Housing in Virginia – Context for Debates

Courtesy Housing Forward Virginia

by James C. Sherlock

Dick Hall-Sizemore did a nice job earlier today describing the phenomenon in which people are specifically against in a particular iteration public policies that they support in the abstract.

The subject was middle income housing in Arlington County.

The problem with short articles by anyone (including me) about housing issues is they cannot begin to account for all of the government interventions in housing at the federal, state and local levels as well as forces like inflation in the general economy that disrupt the housing market before forces in that single market take effect.

We see this week articles and op-eds flood the press that take a stand on — mostly to criticize — Governor Youngkin’s announced goal to increase the housing stock.

They tend to be at best misleading — inflating his potential effect on housing in order to say he is not doing enough.

No governor, by design of the Code of Virginia and the vastness of the market, can have anything but a very minor effect on housing.

The federal government hand is very heavy here.

To sighs of relief, I won’t go through it all, but there are more federal housing-related programs than Carter has pills, including the huge and occasionally dysfunctional impacts of federal insuring and purchasing of loans.

In Virginia, Title 36. Housing of the Code of Virginia creates a very complex web of state and local authorities.

The governor can ask the General Assembly for more money for the Virginia Housing Trust Fund (VHTF). But that fund is by statute controlled by the Virginia Housing Development Authority (VHDA) and by the Board of Housing and Community Development (BHCD), both of which have independent appointees.

The VHTF was funded by the budget at $55 million for FY2022. I hear that there are other claims on the budget.

Housing Forward Virginia, an advocacy group, claims that

In the last four years, every one dollar from the (V)HTF resulted in an additional $30 leveraged from federal, local, and private funding. These sources include the other streams wrapped into ASNH (Affordable and Special Needs Housing) and VCI (Vibrant Community Initiative), Low-Income Housing Tax Credits from Virginia Housing (VHDA), and additional grants and loans from local governments.

I have no way of verifying that claim.

But all of those federal grants and loans come with formulas mandated for their use. And even if that multiplier is accurate, the full effect of the VHTF was only $1.6 billion in FY 2022.

Virginia home sales in 2021 totaled $67 billion.

VHDA and BHCD also carry out the regulatory work. The BHCD’s constantly revised state building codes are enormous contributors to cost.

At the local level, there are the state-chartered regional Housing Authorities in those localities that have established them.

City and county councils make zoning decisions. Under enormous pressures as illustrated in Jim’s article.

Then there are land use regulations for many buildable plots of land — flood zones, historic zones, special zones of all descriptions and laws against adverse impacts on protected classes.
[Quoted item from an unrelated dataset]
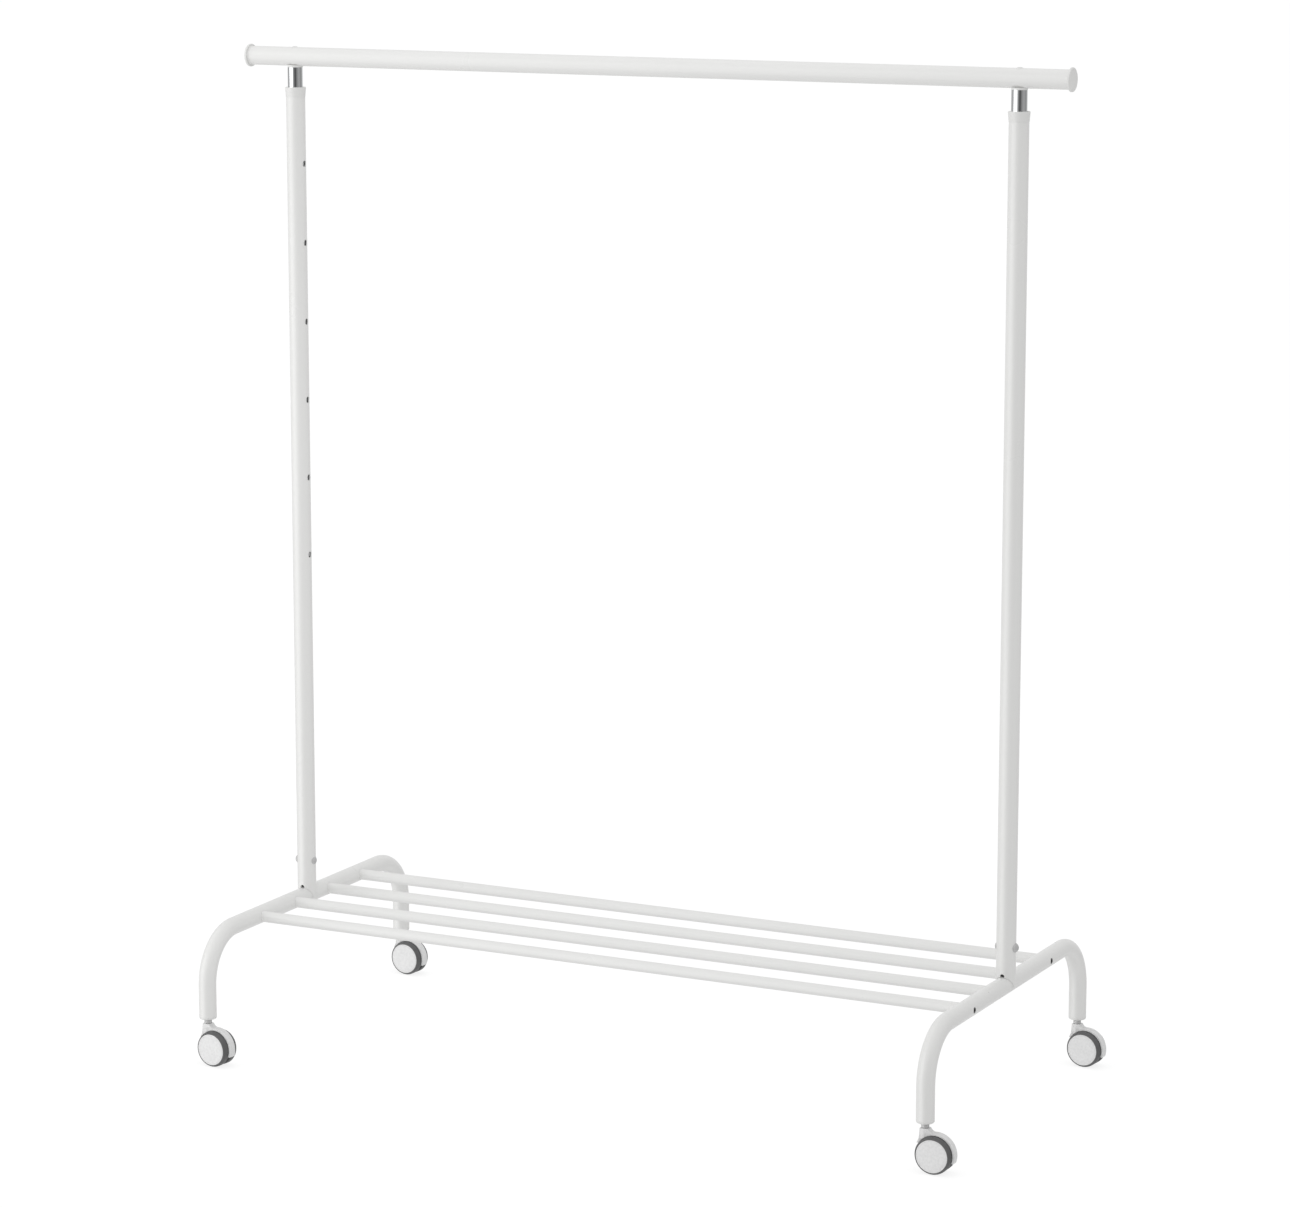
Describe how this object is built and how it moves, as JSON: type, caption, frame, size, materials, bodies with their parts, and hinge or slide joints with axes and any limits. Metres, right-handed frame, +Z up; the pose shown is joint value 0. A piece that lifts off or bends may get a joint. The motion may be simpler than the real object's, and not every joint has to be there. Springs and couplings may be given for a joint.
{
  "type": "rolling clothes rack",
  "caption": "Rolling clothes rack with a height-adjustable hanging rail on two telescopic posts, a tube shelf low down and swivel casters.",
  "frame": {"origin": "on the floor, under the middle of the hanging rail and midway between the front and back legs", "axes": "+X along the hanging rail to the right, +Y towards the back, +Z up"},
  "size_m": [1.11, 0.5184, 1.2615],
  "materials": {
    "white_paint": "smooth white powder coat, satin gloss",
    "white_screw_paint": "white painted screw heads, satin gloss",
    "white_plastic": "moulded white plastic, fine matt texture",
    "caster_white_plastic": "moulded white plastic, slightly glossy",
    "chrome_tube": "bright chrome plating",
    "dark_plastic": "dark grey plastic",
    "zinc_steel": "zinc-plated steel",
    "dark_steel": "dark zinc-plated steel",
    "grey_tyre": "dark grey soft tyre"
  },
  "bodies": {
    "root": {"post_left": "white_paint", "post_right": "white_paint", "post_collar_left": "white_plastic", "post_collar_right": "white_plastic", "end_frame_left": "white_paint", "end_frame_right": "white_paint", "post_bolts": "zinc_steel", "post_nuts": "zinc_steel", "shelf_tube_1": "white_paint", "shelf_tube_2": "white_paint", "shelf_tube_3": "white_paint", "shelf_tube_4": "white_paint", "shelf_tube_plugs": "zinc_steel", "shelf_screws": "dark_steel", "leg_sockets": "white_plastic", "stem_grip_rings": "zinc_steel", "caster_stem_fl": "zinc_steel", "caster_stem_fr": "zinc_steel", "caster_stem_bl": "zinc_steel", "caster_stem_br": "zinc_steel"},
    "rail_assembly": {"hanging_rail": "white_paint", "rail_cap_left": "white_plastic", "rail_cap_right": "white_plastic", "rail_saddle_left": "white_plastic", "rail_saddle_right": "white_plastic", "rail_screws": "white_screw_paint", "inner_tube_left": "chrome_tube", "inner_tube_right": "chrome_tube", "inner_tube_inserts": "zinc_steel", "inner_tube_glide_left": "dark_plastic", "inner_tube_glide_right": "dark_plastic", "button_springs": "zinc_steel"},
    "button_left": {"lock_button_left": "zinc_steel"},
    "button_right": {"lock_button_right": "zinc_steel"},
    "caster_fl": {"caster_hood_fl": "caster_white_plastic", "caster_axle_fl": "zinc_steel"},
    "wheel_outer_fl": {"hub_outer_fl": "caster_white_plastic", "tyre_outer_fl": "grey_tyre"},
    "wheel_inner_fl": {"hub_inner_fl": "caster_white_plastic", "tyre_inner_fl": "grey_tyre"},
    "caster_fr": {"caster_hood_fr": "caster_white_plastic", "caster_axle_fr": "zinc_steel"},
    "wheel_outer_fr": {"hub_outer_fr": "caster_white_plastic", "tyre_outer_fr": "grey_tyre"},
    "wheel_inner_fr": {"hub_inner_fr": "caster_white_plastic", "tyre_inner_fr": "grey_tyre"},
    "caster_bl": {"caster_hood_bl": "caster_white_plastic", "caster_axle_bl": "zinc_steel"},
    "wheel_outer_bl": {"hub_outer_bl": "caster_white_plastic", "tyre_outer_bl": "grey_tyre"},
    "wheel_inner_bl": {"hub_inner_bl": "caster_white_plastic", "tyre_inner_bl": "grey_tyre"},
    "caster_br": {"caster_hood_br": "caster_white_plastic", "caster_axle_br": "zinc_steel"},
    "wheel_outer_br": {"hub_outer_br": "caster_white_plastic", "tyre_outer_br": "grey_tyre"},
    "wheel_inner_br": {"hub_inner_br": "caster_white_plastic", "tyre_inner_br": "grey_tyre"}
  },
  "joints": [
    {"name": "height_slide", "type": "slide", "parent": "root", "child": "rail_assembly", "axis": [0, 0, 1], "range_m": [0, 0.5]},
    {"name": "button_press_left", "type": "slide", "parent": "rail_assembly", "child": "button_left", "axis": [1, 0, 0], "range_m": [0, 0.004], "stiffness_N_per_m": 300, "springref_m": 0.004},
    {"name": "button_press_right", "type": "slide", "parent": "rail_assembly", "child": "button_right", "axis": [-1, 0, 0], "range_m": [0, 0.004], "stiffness_N_per_m": 300, "springref_m": 0.004},
    {"name": "caster_swivel_fl", "type": "hinge", "parent": "root", "child": "caster_fl", "pos_m": [-0.4885, -0.244, 0.045], "axis": [0, 0, 1], "continuous": true},
    {"name": "wheel_spin_outer_fl", "type": "hinge", "parent": "caster_fl", "child": "wheel_outer_fl", "pos_m": [-0.47604, -0.25329, 0.0225], "axis": [0.1219, 0.9925, 0], "continuous": true},
    {"name": "wheel_spin_inner_fl", "type": "hinge", "parent": "caster_fl", "child": "wheel_inner_fl", "pos_m": [-0.47416, -0.238, 0.0225], "axis": [0.1219, 0.9925, 0], "continuous": true},
    {"name": "caster_swivel_fr", "type": "hinge", "parent": "root", "child": "caster_fr", "pos_m": [0.4885, -0.244, 0.045], "axis": [0, 0, 1], "continuous": true},
    {"name": "wheel_spin_outer_fr", "type": "hinge", "parent": "caster_fr", "child": "wheel_outer_fr", "pos_m": [0.502, -0.2517, 0.0225], "axis": [0, 1, 0], "continuous": true},
    {"name": "wheel_spin_inner_fr", "type": "hinge", "parent": "caster_fr", "child": "wheel_inner_fr", "pos_m": [0.502, -0.2363, 0.0225], "axis": [0, 1, 0], "continuous": true},
    {"name": "caster_swivel_bl", "type": "hinge", "parent": "root", "child": "caster_bl", "pos_m": [-0.4885, 0.244, 0.045], "axis": [0, 0, 1], "continuous": true},
    {"name": "wheel_spin_outer_bl", "type": "hinge", "parent": "caster_bl", "child": "wheel_outer_bl", "pos_m": [-0.47572, 0.23515, 0.0225], "axis": [0.0872, 0.9962, 0], "continuous": true},
    {"name": "wheel_spin_inner_bl", "type": "hinge", "parent": "caster_bl", "child": "wheel_inner_bl", "pos_m": [-0.47438, 0.25049, 0.0225], "axis": [0.0872, 0.9962, 0], "continuous": true},
    {"name": "caster_swivel_br", "type": "hinge", "parent": "root", "child": "caster_br", "pos_m": [0.4885, 0.244, 0.045], "axis": [0, 0, 1], "continuous": true},
    {"name": "wheel_spin_outer_br", "type": "hinge", "parent": "caster_br", "child": "wheel_outer_br", "pos_m": [0.50128, 0.23515, 0.0225], "axis": [0.0872, 0.9962, 0], "continuous": true},
    {"name": "wheel_spin_inner_br", "type": "hinge", "parent": "caster_br", "child": "wheel_inner_br", "pos_m": [0.50262, 0.25049, 0.0225], "axis": [0.0872, 0.9962, 0], "continuous": true}
  ]
}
Bottom line. All of those buttons, pulleys and levers may be desirable in theory, some are even necessary, but the result is a Rube Goldberg housing enterprise in Virginia.

We all want that machinery to function efficiently and effectively. We all expect it will not.

But then we get to market forces that include inflation, mortgage rates, supply chains and labor.

I point all of this out to indicate that attributing to any governor powers over the housing market is a chimera.